Salesforce.com Growth Projections Disappoint Analysts

Dampening the enthusiasm sparked by its successful initial public offering, hosted software pioneer Salesforce.com has issued a growth forecast that falls short of analysts’ expectations.

On Wednesday, Salesforce held its first-ever analysts’ meeting since going public and, while many of the presentations focused on long-range growth, the company’s first formal growth projections drew most of the attention. Salesforce estimated it would have revenue of about US$165 million for the current fiscal year, which ends in January of 2005.

While that would represent sales growth of more than 80 percent over last fiscal year, the numbers are short of Wall Street analysts’ widely circulated consensus forecasts of $175 million in revenue. Salesforce’s profit number of 3 cents per share, meanwhile, was just half of the 6-cents consensus estimate.

The news rocked Salesforce shares, which plunged 27 percent, or more than $4, on Wednesday to their lowest levels since the IPO last month. The stock regained some of the losses in morning trading today, moving higher by more than 3 percent to 12.10. Immediately after the offering, the shares traded for around $17.

Still, Salesforce maintained that it is bucking what appears to be a widespread slowdown in the software industry, one that led several large companies to pare earnings outlooks. CEO Marc Benioff said Salesforce added 900 customers and 14,000 subscribers in the first two months of its fiscal quarter, which ends next week.

Growth Chart

The meeting at the New York Stock Exchange was a chance for Salesforce to tout its original business model, which gives customers to Web-based customer relationship management services for a monthly fee.

Benioff said the company now has around 161,000 subscribers and recently completed an upgrade of its enterprise product that includes expanded customization options.

Salesforce used the meeting to announce that Cisco Systems soon will begin using the service for its sales force and that more big customers with several thousand potential subscribers each have begun to come on board, including Automatic Data Processing and SunTrust Bank.

Benioff also pointed out that the analysts’ estimates were made without the benefit of any guidance from the company and seemed to rely largely on past performance.

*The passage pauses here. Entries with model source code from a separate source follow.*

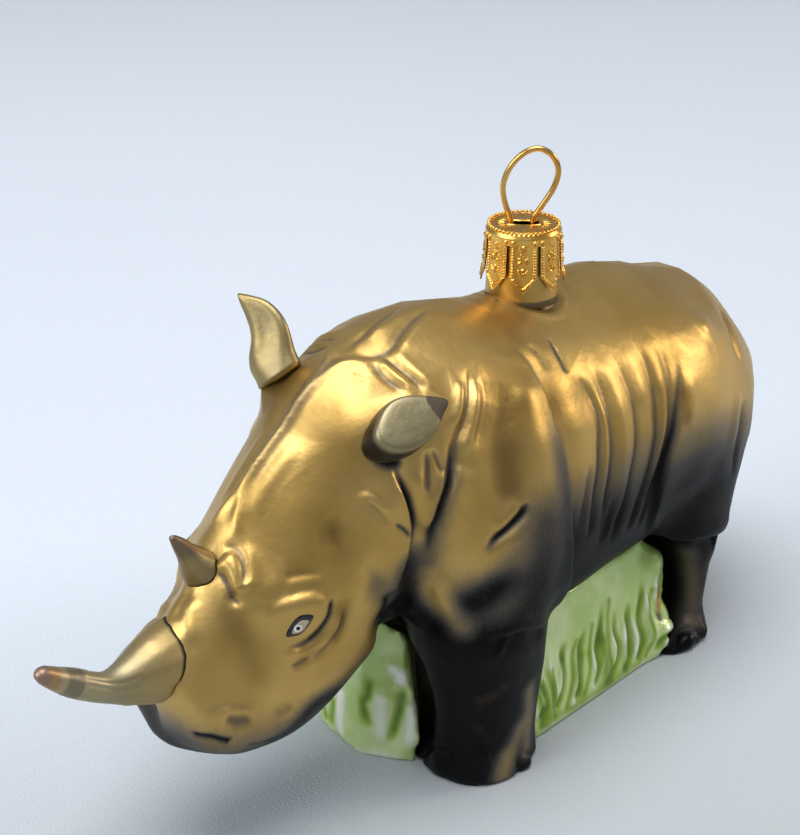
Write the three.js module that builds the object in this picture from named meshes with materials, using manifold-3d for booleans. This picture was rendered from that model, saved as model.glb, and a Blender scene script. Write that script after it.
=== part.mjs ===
// Rhinoceros hanging ornament: a mould-blown glass animal on a block of grass, with a stamped metal
// cap on its open neck and a sprung wire loop.
// Millimetres, +Z up. The animal faces -Y and its left side is +X. The origin is on the standing face,
// straight below the axis of the neck and cap.
import * as THREE from 'three';
import { mergeVertices } from 'three/addons/utils/BufferGeometryUtils.js';
import Module from 'manifold-3d';

const wasm = await Module();
wasm.setup();

// ---- Driving dimensions ----
const GAP = 0.3; // clearance between touching pieces
const REACH = 200; // edge of the boxes that keep one side of a cut
const UNDERFOOT = -6; // legs and block are shaped past the standing face and cut off level with it

// Sections of the animal, each from its highest to its lowest point in side view as [y, z], with its
// half width, the height of its widest line as a share of the section, and its roundness (2 is an oval).
const TRUNK = [
  { top: [-44, 60], bottom: [-36, 31.5], half: 12.5, waist: 0.5, power: 2.3 }, // nape
  { top: [-34, 64.8], bottom: [-33.5, 26], half: 16.6, waist: 0.47, power: 2.3 }, // throat
  { top: [-25.5, 66.2], bottom: [-30, 20.5], half: 20.2, waist: 0.42, power: 2.3 }, // chest
  { top: [-16.5, 65.6], bottom: [-20, 16.5], half: 22.2, waist: 0.4, power: 2.3 }, // shoulders
  { top: [-8, 63.6], bottom: [-9, 16.5], half: 21.6, waist: 0.42, power: 2.3 },
  { top: [2, 62], bottom: [1, 16.5], half: 20.8, waist: 0.44, power: 2.2 }, // below the cap
  { top: [13, 62], bottom: [11, 17], half: 20.8, waist: 0.45, power: 2.2 }, // barrel
  { top: [25, 60.3], bottom: [22, 18], half: 20.8, waist: 0.45, power: 2.2 },
  { top: [34.5, 55.5], bottom: [33, 19.5], half: 19.2, waist: 0.46, power: 2.3 }, // haunches
  { top: [42, 50.2], bottom: [40.5, 23.5], half: 15.4, waist: 0.48, power: 2.4 },
];
const TRUNK_DOMES = [2, 5]; // how far the first and the last section round out
const TRUNK_PEAK = 2.05; // roundness above the widest line
const HEAD = [
  { top: [-30, 65.5], bottom: [-25, 29], half: 14, waist: 0.45, power: 2.3 }, // inside the neck
  { top: [-37, 64.4], bottom: [-30.5, 27], half: 13.6, waist: 0.45, power: 2.3 }, // poll
  { top: [-45, 60.2], bottom: [-36.5, 23.8], half: 12.8, waist: 0.42, power: 2.4 }, // forehead
  { top: [-53, 54.2], bottom: [-42.5, 20.9], half: 12.3, waist: 0.4, power: 2.4 },
  { top: [-60, 46.8], bottom: [-48.5, 18.1], half: 11.8, waist: 0.38, power: 2.4 }, // eyes
  { top: [-65.5, 41.4], bottom: [-54.5, 16.3], half: 10.6, waist: 0.38, power: 2.5 },
  { top: [-69.8, 37.6], bottom: [-61.4, 16.9], half: 9.3, waist: 0.41, power: 2.5 }, // nostrils
  { top: [-71.8, 34], bottom: [-66.2, 18.4], half: 8.4, waist: 0.43, power: 2.6 }, // lips
];
const HEAD_DOMES = [0.5, 1.9];
const HEAD_PEAK = 1.85;
const SWELLS = [
  { centre: [13.4, -22, 35], half: [8.6, 10.5, 17], tilt: -0.1 }, // shoulder
  { centre: [13.4, 24.5, 33], half: [7.4, 13, 17], tilt: 0.12 }, // haunch
];

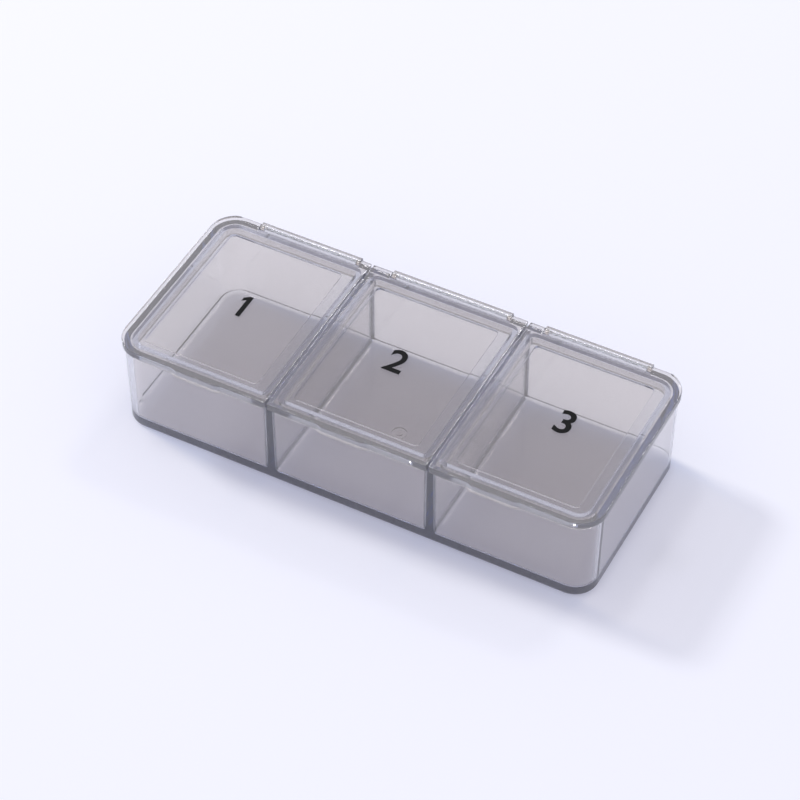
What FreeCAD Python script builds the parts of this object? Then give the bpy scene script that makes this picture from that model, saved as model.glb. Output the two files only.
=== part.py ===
import FreeCAD
import Part
import Sketcher
import os

# Daily pill organizer: a clear tray with three compartments and a hinged snap lid over each.
# Frame: origin at the middle of the underside, +X along the row towards compartment 3,
# -Y to the thumb lips, +Z up. Millimetres and degrees.

touching = 1e-4  # closer than this counts as the same place

doc = FreeCAD.newDocument("PillOrganizer")
sheet = doc.addObject("Spreadsheet::Sheet", "Sizes")

sizes = [
    # tray shell
    ("trayLength", 104.0),
    ("trayWidth", 43.6),
    ("rimHeight", 20.2),
    ("cornerRadius", 5.2),
    ("wallThickness", 1.2),
    ("floorThickness", 1.6),
    ("wallDraft", 0.75),
    ("footRadius", 0.8),
    ("insideRadius", 0.9),
    # dividers
    ("dividerPitch", 35.2),
    ("dividerThickness", 1.2),
    ("dividerDrop", 0.25),
    ("dividerDraft", 0.5),
    # gate mark moulded in the underside
    ("gateDiameter", 3.2),
    ("gateDepth", 0.4),
    ("gateStubDiameter", 1.4),
    ("gateStubHeight", 0.25),
    # lids
    ("lidThickness", 1.45),
    ("lidGap", 0.15),
    ("lidOverhang", 0.5),
    ("lidSeam", 0.4),
    ("earCornerRadius", 0.8),
    ("seamCornerRadius", 0.45),
    ("lidEdgeRadius", 0.22),
    # sunken panel, measured from the compartment's walls
    ("panelSideInset", 3.4),
    ("panelFrontInset", 2.1),
    ("panelRearInset", 3.9),
    ("panelDepth", 0.55),
    ("panelCornerRadius", 1.0),
    # skirt under the lid, just inside the compartment's walls
    ("skirtGap", 0.4),
    ("skirtWall", 1.1),
    ("skirtDepth", 2.0),
    ("skirtCornerRadius", 2.2),
    # thumb lips
    ("lipPitch", 32.3),
    ("lipWidth", 11.0),
    ("lipReach", 0.45),
    ("lipEndSlope", 1.2),
    ("lipShift", 0.75),
    ("lipDrop", 0.45),
    # hinges
    ("hingeInset", 0.25),
    ("railFront", 0.7),
    ("railRear", 1.0),
    ("railAbove", 1.0),
    ("railFoot", 0.3),
    ("railRadius", 0.5),
    ("railFrontRadius", 0.7),
    ("railShift", 0.6),
    ("earMiddle", 4.1),
    ("earInner", 3.0),
    ("earOuter", 8.7),
    ("earGap", 0.2),
    ("notchReach", 1.3),
    ("pinDiameter", 0.8),
    ("pinLength", 0.7),
    ("pinClearance", 0.05),
    ("socketExtra", 0.2),
]
for row, (name, number) in enumerate(sizes, start=1):
    sheet.set(f"A{row}", name)
    sheet.set(f"B{row}", str(number))
    sheet.setAlias(f"B{row}", name)

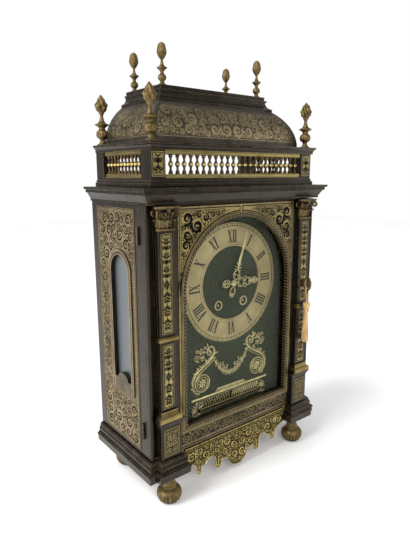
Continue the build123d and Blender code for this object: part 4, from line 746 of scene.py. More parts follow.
    def make(self, name, finish, bend, body="case", slot="marquetry"):
        return self.piece.make(name, finish, body, slot, bool(self.height), bend)


def boxed(x0, z0, x1, z1):
    """Distance from the edge of a rectangle, positive inside."""
    return lambda X, Z: np.minimum(np.minimum(X - x0, x1 - X), np.minimum(Z - z0, z1 - Z))


def arch_distance(X, Z, half, low, centre):
    """Distance outside a round-headed opening, positive outside it."""
    above = np.hypot(X, Z - centre) - half
    beside = np.maximum(np.abs(X) - half, low - Z)
    return np.where(Z > centre, above, beside)


def on_front(y, x=0.0):
    """Lays an ornament on an upright face that looks forward."""
    return lambda p: np.stack([p[:, 0] + x, y - p[:, 2], p[:, 1]], 1)


# Shell arabesques on the door's brass field, split by the arch

def spandrel(X, Z):
    inside = np.minimum(105.0 - X, 407.6 - Z)
    return np.minimum(inside, arch_distance(X, Z, ARCH_HALF, ARCH_LOW, DIAL_Z) - 4.2)


door_shell = Ornament()
door_shell.fill(lambda X, Z: np.minimum(spandrel(X, Z), Z - 299.0), (0, 299, 109, 411), 9.5, 0.8, True, 0.23)
for inset, width, stop in ((0.8, 0.8, 2.6), (3.4, 0.5, 31.0)):
    reach = 107.4 + inset
    turn = np.linspace(0, math.acos(stop / reach), 49)
    arc = circle(0, DIAL_Z, reach, turn)
    edge, top = FIELD_X - inset, FIELD_TOP - inset
    door_shell.line([(edge, 302.0), (edge, top), (stop, top), arc[-1]], width, True)
    door_shell.ribbon(arc, width)
door_shell.make("door_field_shell", "shell", on_front(FIELD_Y), "front_door")
rail_ground = Ornament(rest=0.08)
rail_ground.line([(-FIELD_X, 87.3), (FIELD_X, 87.3)], 11.1)
rail_ground.make("door_rail_shell", "shell", on_front(FIELD_Y), "front_door")
rail_figure = Ornament(rest=0.16)
rail_figure.fill(boxed(-200.0, 80.0, 106.5, 94.8), (0, 80, 108, 95), 6.4, 1.5, True, 0.09)
for z, width in ((77.4, 0.5), (79.0, 0.25), (95.6, 0.25), (97.2, 0.5)):
    rail_figure.line([(0.5 - FIELD_X, z), (FIELD_X - 0.5, z)], width)
rail_figure.make("door_rail_brass", "ground", on_front(FIELD_Y), "front_door")

# Panels of the pilasters: shell candelabra in a brass ground, with border lines
for number, (low, high) in enumerate(((146.5, 236.0), (251.0, 382.0))):
    for hand, side_name in SIDES:
        panel = Ornament(rest=0.1)
        for inset in (0.9, 2.2):
            panel.border(8.5, low, high, inset, 0.42)
        middle = (low + high) / 2
        count = 2 + number
        pitch = (high - low - 24) / 2 / count
        panel.line([(0, middle - 6.0), (5.0, middle), (0, middle + 6.0)], 0.6, True)
        panel.line([(0, middle - 3.4), (2.7, middle), (0, middle + 3.4)], 0.75, True)
        panel.dot(0, middle, 1.1)
        for up in (-1, 1):
            for i in range(count):
                z = middle + up * (7.5 + (i + 0.5) * pitch)
                panel.scroll(3.2, z - up * pitch * 0.2, 2.9, up * 1.2 + 1.6, up, True, 1.2, 0.26, 3)
                panel.scroll(2.7, z + up * pitch * 0.2, 2.4, -up * 1.2 + 1.6, -up, True, 1.2, 0.26, 3)
                panel.leaflet(0.4, z - up * pitch * 0.4, up * 1.2, pitch * 0.36, 1.1)
                panel.leaflet(0.0, z, up * 0.5, 5.4, 1.1)
                panel.leaflet(0.0, z + up * pitch * 0.3, up * 0.4, 4.6, 0.9)
                panel.dot(0, z + up * pitch * 0.5, 1.0)
            panel.leaflet(5.4, middle + up * 2.4, up * 1.35, 5.0, 0.8)
            panel.leaflet(1.6, middle + up * ((high - low) / 2 - 6.0), up * 0.2, 3.8, 0.8)
        panel.line([(0, low + 4.0), (0, high - 4.0)], 0.3)
        panel.make(f"pilaster_panel_{side_name}_{number}", "shell", on_front(FACE - 6.5, hand * PILASTER_X),
                   "front_door")
for hand, side_name in SIDES:
    bend = on_front(FACE - 8.5, hand * PEDESTAL_X)
    ground = Ornament(rest=0.08)
    ground.ribbon([(0, 76.7), (0, 117.3)], 13.0, False)
    ground.make(f"pedestal_shell_{side_name}", "shell", bend, "front_door")
    figure = Ornament(rest=0.16)
    for inset, width in ((1.0, 0.3), (2.6, 0.2)):
        figure.border(13.0, 76.6, 117.4, inset, width)
    figure.fill(boxed(-20.0, 80.6, 9.6, 113.4), (0, 80, 10, 114), 4.7, 0.6, True, 0.16)
    figure.make(f"pedestal_brass_{side_name}", "ground", bend, "front_door")

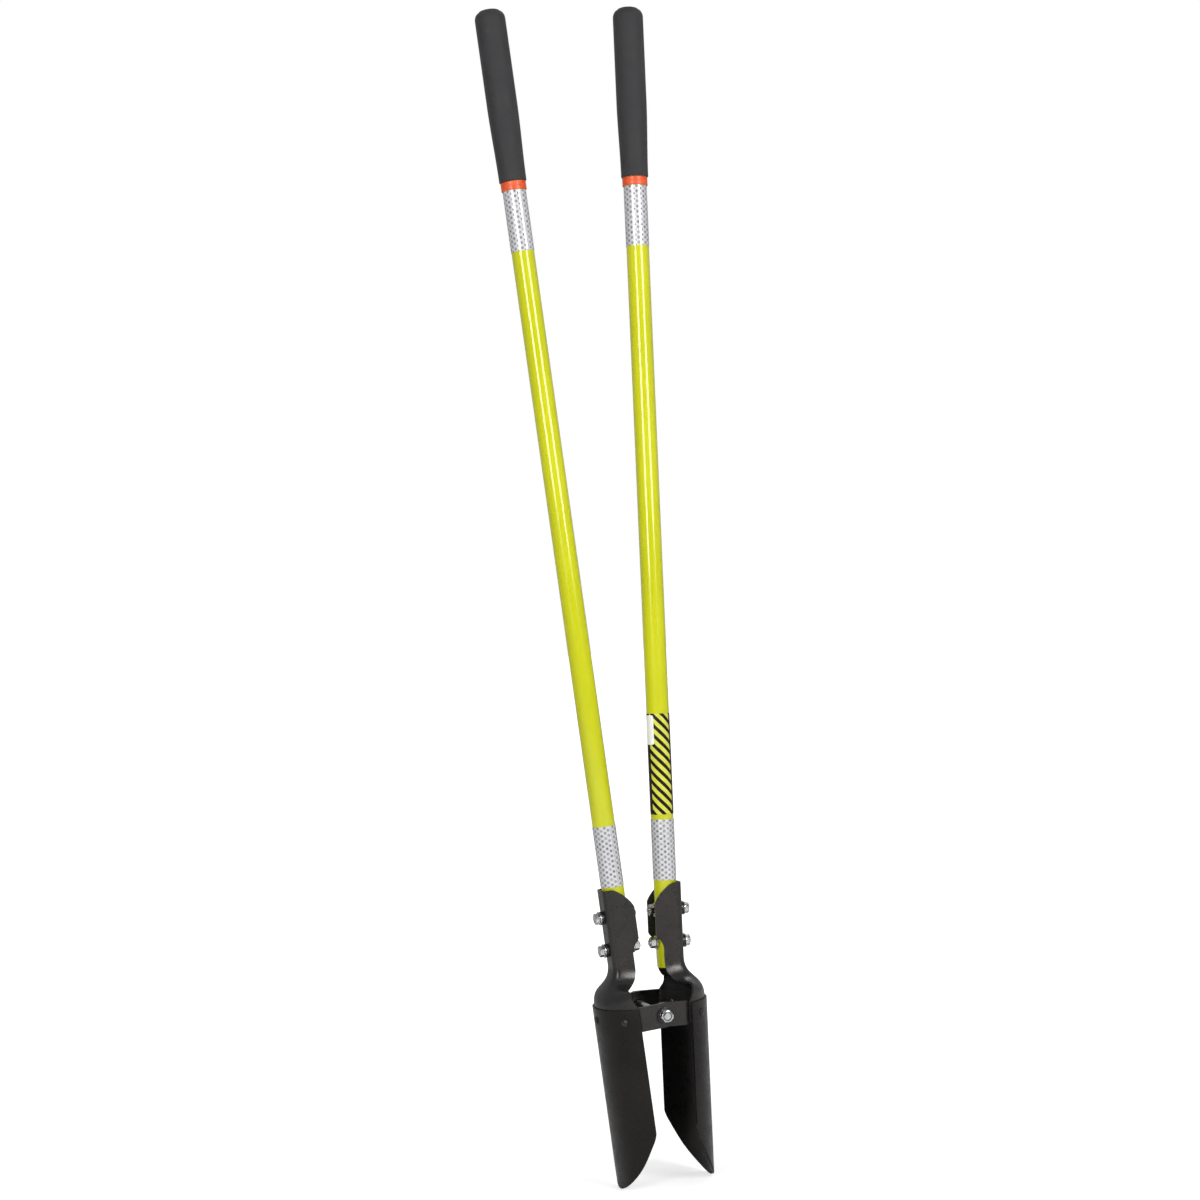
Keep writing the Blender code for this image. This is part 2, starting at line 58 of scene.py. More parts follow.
# Handles. Pultruded fibreglass tubes, 28.6 mm across, in a glossy safety-yellow gel coat that
# shows a little of the glass fibre running along them. Each is drilled for two bolts at its
# foot, where a hardwood plug inside keeps the bolts from crushing it.

pivot_height = frame["joints"][0]["pos_m"][2]
tube_low, tube_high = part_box("right_handle")
handle_radius = (tube_high.y - tube_low.y) / 2
lean = 0.0  # of the right half, clockwise seen from the front
for _ in range(6):
    run = tube_high.x - tube_low.x - 2 * handle_radius * math.cos(lean)
    rise = tube_high.z - tube_low.z - 2 * handle_radius * math.sin(lean)
    lean = math.atan2(run, rise)

SHARP_EDGE = math.radians(40)
HALVES = ("left", "right")
LEVELS = ("upper", "lower")
half_place = {}
for side, turn in zip(HALVES, (math.pi, 0.0)):
    swing = Matrix.Rotation(turn, 4, "Z") @ Matrix.Rotation(lean, 4, "Y")
    half_place[side] = Matrix.Translation((0, 0, pivot_height)) @ swing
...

Forrester analyst Erin Kinikin told the E-Commerce Times that while Salesforce and other hosted software companies still capture less than 10 percent of the overall enterprise CRM market, it has a clear path to more growth.

Rational Exuberance?

“The hosted market is growing 40 to 50 percent a year,” she said. “Enterprises like the fact that they can get in for less money. They start off that much closer to realizing a return on their investment,” she explained.

At the same time, ease-of-use is a big seller for Salesforce, Kinikin added.

Tom Taulli, editor of CurrrentOfferings.com, told the E-Commerce Times that investors were eager to see Salesforce succeed on Wall Street and that enthusiasm for the stock may have outpaced even its growth trajectory.

“It has a good story because it’s a different story and an approach that seems to make sense,” Taulli said. “It has a track record of growth and profits as well, which is why people rushed to get behind it and make its IPO look so good out of the gate.”

Competition Coming

Analysts have noted that while Salesforce pioneered the hosted software approach when it was founded by Benioff, a former Sun executive, five years ago, that doesn’t mean it will capture the lion’s share of the market.

But Salesforce shooed away talk about competition at the analysts’ meeting, saying that rivals such as Oracle and Siebel, which has begun to roll out a similar offering in conjunction with IBM, have not yet been able to achieve the same level of customer service and product simplicity that Salesforce can offer.

Salesforce also used the event to tout some customer success stories. Innovex, for instance, underscored the ease-of-use for its 650 users and noted that its entire network is supported by an information technology department with just two employees.

Benioff also vowed to keep prices from rising. The average Salesforce customer pays around $70 per month per user.

“Our pricing strategy is, don’t raise the prices,” he said.